Focal Length Analysis
So, I’ve been contemplating a buying a new lens, but I couldn’t decide on what focal length I needed. Did I want 11-16? 24-70? 24-105? 100-400? 600?
I could make arguments for any of these, but I was still indecisive. So, I decided to see what focal lengths I have been shooting at to guide me. And the best way to do that would be to get some statistical analysis going. Luckily, this isn’t terribly difficult to do with the right tools.
I use Adobe Lightroom as my image catalog/workflow manager and I knew that Lightroom’s catalog files are simply SQLite databases, storing everything from file system locations of images to EXIF metadata to develop settings. And buried in that EXIF data is the focal length of every image in the catalog. To get to my analysis, here are the steps I followed:
- Select a Lightroom catalog to do analysis on. I chose my main 2011-2012 catalog, which would provide roughly 60,000 images to glean information from.
- Open the catalog using SQLite Database Browser and find the table that contains EXIF data. This table is AgHarvestedExifMetadata.
- Export to csv.
- Open in Excel. Round each focal length to its nearest whole number (some cameras write extremely precise decimal representations of focal length, but we’re only interested in the whole number.
- Group by focal length and sum the number of images in each focal length.
- Create a line graph.
As you can see, most of my images fall into the 20-100 range of focal lengths. Therefore, I would probably get the most use out of something like Canon’s 24-105 L series glass.

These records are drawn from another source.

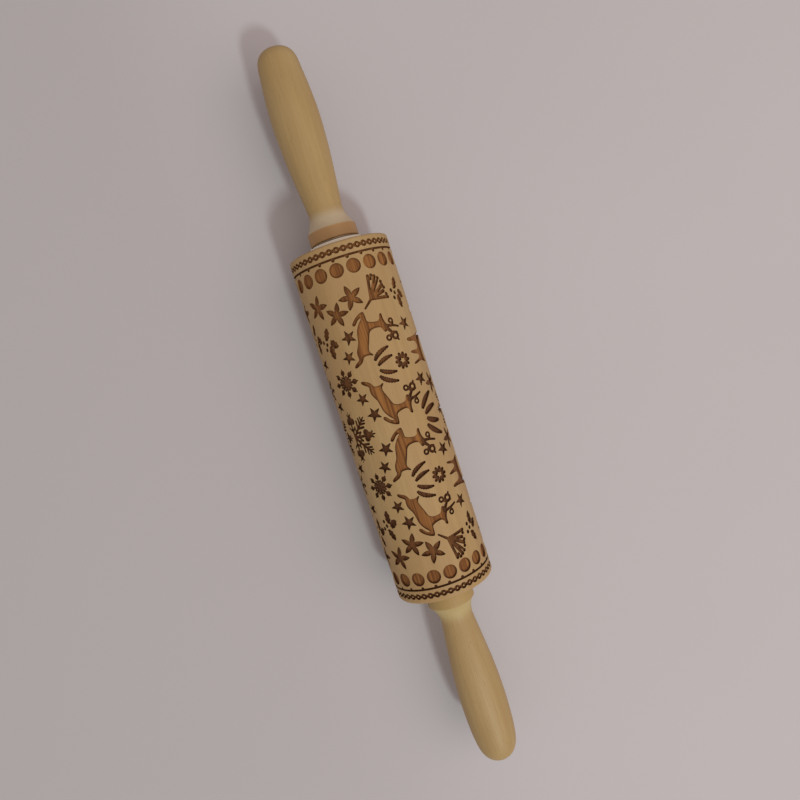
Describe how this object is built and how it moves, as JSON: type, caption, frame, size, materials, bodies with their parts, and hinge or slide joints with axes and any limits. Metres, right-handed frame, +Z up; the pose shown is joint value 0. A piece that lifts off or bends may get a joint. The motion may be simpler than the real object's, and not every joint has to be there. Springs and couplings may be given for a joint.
{
  "type": "embossed rolling pin",
  "caption": "Wooden rolling pin with an engraved, freely turning barrel on a steel axle and two turned handles.",
  "frame": {"origin": "on the table under the middle of the barrel, where the barrel rests", "axes": "+X along the axle towards the right handle, +Z up, +Y across"},
  "size_m": [0.375, 0.05, 0.05],
  "materials": {
    "beech_barrel": "fine sanded bare wood, engraved and lightly burnt",
    "beech_handle": "fine sanded bare wood",
    "white_nylon": "smooth moulded",
    "axle_steel": "drawn bright rod",
    "washer_steel": "flat pressed washer"
  },
  "bodies": {
    "barrel": {"barrel": "beech_barrel", "left_bush": "white_nylon", "right_bush": "white_nylon"},
    "washers": {"left_washer": "washer_steel", "right_washer": "washer_steel"},
    "handle_set": {"axle_rod": "axle_steel", "left_handle": "beech_handle", "right_handle": "beech_handle"}
  },
  "joints": [
    {"name": "end_float", "type": "slide", "parent": "barrel", "child": "washers", "axis": [1, 0, 0], "range_m": [-0.0005, 0.0005]},
    {"name": "barrel_spin", "type": "hinge", "parent": "washers", "child": "handle_set", "pos_m": [0, 0, 0.025], "axis": [1, 0, 0], "continuous": true}
  ]
}
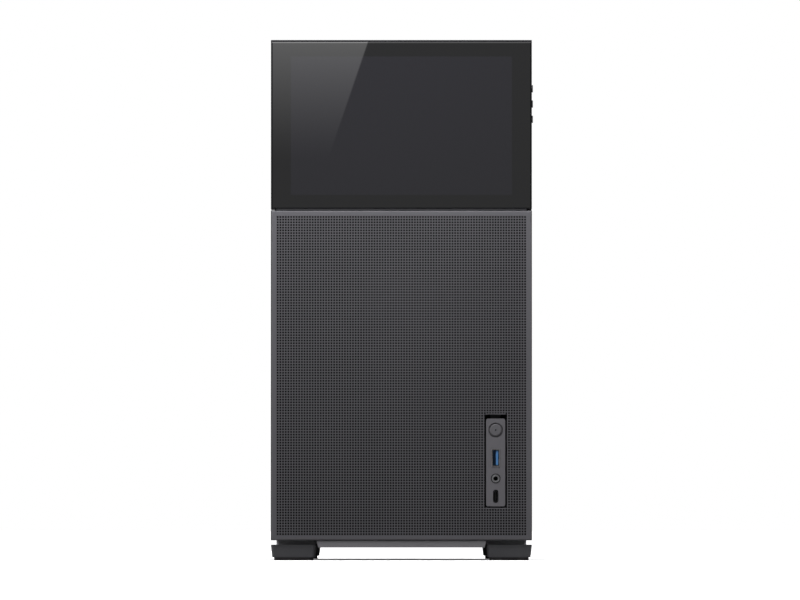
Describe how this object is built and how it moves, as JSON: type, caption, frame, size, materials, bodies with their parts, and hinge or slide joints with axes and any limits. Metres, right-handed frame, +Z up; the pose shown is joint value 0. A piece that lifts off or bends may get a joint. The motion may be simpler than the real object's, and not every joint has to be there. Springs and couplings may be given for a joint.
{
  "type": "atx computer case",
  "caption": "Compact tower computer case with a built-in screen above a perforated steel front, a socket strip, lift-off panels and a sliding dust filter.",
  "frame": {"origin": "on the floor under the middle of the case", "axes": "+Z up, -Y towards the front with the screen, +X towards the side with the socket strip"},
  "size_m": [0.2059, 0.44, 0.4088],
  "materials": {
    "graphite_steel": "fine powder coat, dark grey",
    "black_steel": "fine powder coat, black",
    "tinted_glass": "dark tinted tempered glass",
    "black_glass": "polished, printed black behind",
    "display": "screen that is off",
    "black_plastic": "finely textured",
    "grey_plastic": "finely textured",
    "strip_grey": "smooth satin",
    "pad_rubber": "matt",
    "filter_cloth": "fine nylon cloth",
    "bright_steel": "nickel plated",
    "screw_steel": "black zinc",
    "brass": "turned",
    "blue_plastic": "moulded",
    "board": "printed circuit board",
    "light_pipe": "clear light pipe",
    "nylon": "natural nylon"
  },
  "bodies": {
    "chassis": {"audio_jack": "black_plastic", "base_pan": "black_steel", "display_panel": "display", "drive_tray": "black_steel", "filter_rails": "black_steel", "foot_front_left": "grey_plastic", "foot_front_right": "grey_plastic", "foot_pad_front_left": "pad_rubber", "foot_pad_front_right": "pad_rubber", "foot_pad_rear_left": "pad_rubber", "foot_pad_rear_right": "pad_rubber", "foot_rear_left": "grey_plastic", "foot_rear_right": "grey_plastic", "front_frame": "black_steel", "io_board": "board", "io_housing": "strip_grey", "motherboard_standoffs": "brass", "motherboard_tray": "black_steel", "panel_sockets": "nylon", "power_inlet": "black_plastic", "power_inlet_pins": "bright_steel", "power_switch": "black_plastic", "psu_bracket": "black_steel", "rear_panel": "graphite_steel", "screen_board": "board", "screen_board_ports": "bright_steel", "screen_button_board": "board", "screen_cover_glass": "black_glass", "screen_housing": "black_plastic", "slot_cover_1": "black_steel", "slot_cover_2": "black_steel", "slot_cover_3": "black_steel", "slot_cover_4": "black_steel", "slot_cover_5": "black_steel", "slot_cover_6": "black_steel", "slot_cover_7": "black_steel", "slot_thumbscrews": "screw_steel", "ssd_bracket_lower": "black_steel", "ssd_bracket_upper": "black_steel", "top_frame": "black_steel", "usb_a_shell": "bright_steel", "usb_a_tongue": "blue_plastic", "usb_c_shell": "bright_steel", "usb_c_tongue": "black_plastic"},
    "power_button": {"power_button": "strip_grey", "power_light": "light_pipe"},
    "screen_button_1": {"screen_button_1": "grey_plastic"},
    "screen_button_2": {"screen_button_2": "grey_plastic"},
    "screen_button_3": {"screen_button_3": "grey_plastic"},
    "left_panel": {"glass_side_panel": "tinted_glass", "glass_panel_frame": "black_steel"},
    "right_panel": {"right_side_panel": "graphite_steel"},
    "top_panel": {"top_cover": "graphite_steel"},
    "front_panel": {"front_mesh_panel": "graphite_steel", "front_dust_filter": "filter_cloth"},
    "bottom_filter": {"filter_frame": "black_plastic", "filter_mesh": "filter_cloth"}
  },
  "joints": [
    {"name": "power_button_push", "type": "slide", "parent": "chassis", "child": "power_button", "axis": [0, 1, 0], "range_m": [0, 0.0012], "stiffness_N_per_m": 1200},
    {"name": "screen_button_1_push", "type": "slide", "parent": "chassis", "child": "screen_button_1", "axis": [-1, 0, 0], "range_m": [0, 0.0006], "stiffness_N_per_m": 1500},
    {"name": "screen_button_2_push", "type": "slide", "parent": "chassis", "child": "screen_button_2", "axis": [-1, 0, 0], "range_m": [0, 0.0006], "stiffness_N_per_m": 1500},
    {"name": "screen_button_3_push", "type": "slide", "parent": "chassis", "child": "screen_button_3", "axis": [-1, 0, 0], "range_m": [0, 0.0006], "stiffness_N_per_m": 1500},
    {"name": "left_panel_pull", "type": "slide", "parent": "chassis", "child": "left_panel", "axis": [-1, 0, 0], "range_m": [0, 0.06]},
    {"name": "right_panel_pull", "type": "slide", "parent": "chassis", "child": "right_panel", "axis": [1, 0, 0], "range_m": [0, 0.06]},
    {"name": "top_panel_lift", "type": "slide", "parent": "chassis", "child": "top_panel", "axis": [0, 0, 1], "range_m": [0, 0.05]},
    {"name": "front_panel_pull", "type": "slide", "parent": "chassis", "child": "front_panel", "axis": [0, -1, 0], "range_m": [0, 0.06]},
    {"name": "bottom_filter_slide", "type": "slide", "parent": "chassis", "child": "bottom_filter", "axis": [0, -1, 0], "range_m": [0, 0.42]}
  ]
}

Of course, this lens is only f4, so it’s not the fastest. I could do more analysis on the apertures I’ve used over the last few years as well, but I know from experience that I mostly shoot landscapes and urban photography at f8 or higher, so I should be covered. Also, today’s cameras’ high-ISO performance and that this particular lens has image stabilization that adds roughly three stops of light should cover me.